La conséquence est claire : le citoyen est relégué au second plan du processus électoral, ne pouvant voter que parmi des candidats déjà triés et validés par un cercle restreint d’élus. Le suffrage universel devient alors un simple rituel de légitimation, et non l’expression authentique d’une souveraineté populaire.

  1. Les implications politiques et symboliques du dispositif

Au-delà de ses effets pratiques, le parrainage comporte des implications symboliques majeures. Il modifie la perception de la démocratie béninoise, autrefois saluée comme un modèle de pluralisme et de participation citoyenne en Afrique de l’Ouest.

L’esprit de la Conférence nationale de 1990 reposait sur l’idée que chaque citoyen devait pouvoir contribuer à la construction du destin collectif, notamment par la liberté de candidature et le choix plural des représentants. En remplaçant ce principe par un filtrage exercé par des élus déjà en place, le Bénin s’éloigne de son héritage démocratique pour s’orienter vers une démocratie de délégation, où la participation du peuple est formelle plutôt que réelle.

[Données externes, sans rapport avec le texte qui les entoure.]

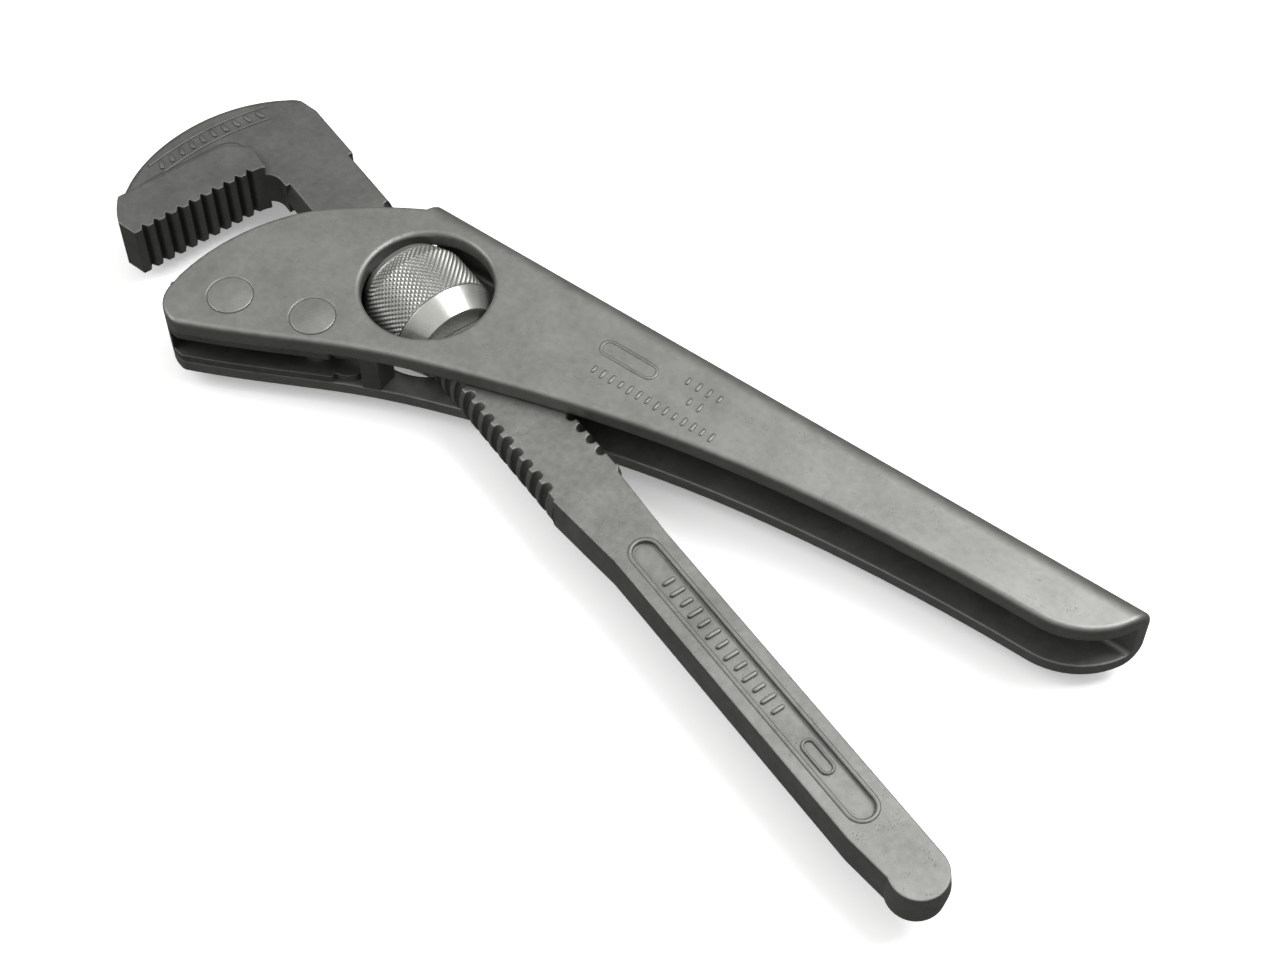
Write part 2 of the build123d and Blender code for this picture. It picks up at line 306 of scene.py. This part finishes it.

 Le parrainage, tel qu’il est appliqué, participe donc à un mouvement plus large de recentralisation du pouvoir, où les élites politiques monopolisent la définition du champ démocratique.

Conclusion

Le système de parrainage, dans sa configuration actuelle au Bénin, constitue un détournement du principe de souveraineté populaire. En confiant à un groupe restreint d’élus le pouvoir exclusif d’autoriser ou non les candidatures présidentielles, la loi prive les électeurs à la base de leur droit fondamental à choisir librement leurs dirigeants.

Loin d’être un simple instrument technique, ce dispositif redéfinit la nature même du rapport entre gouvernants et gouvernés. Il substitue à la logique du suffrage universel une logique de cooptation, où le politique prime sur le démocratique.

Pour restaurer la vitalité démocratique béninoise, une réforme du système de parrainage s’impose – non pas pour le supprimer nécessairement, mais pour le ré ancrer dans la volonté populaire. C’est à cette condition seulement que le Bénin pourra renouer avec l’esprit fondateur de sa démocratie: le  pouvoir du peuple, par le peuple et pour le pleuple.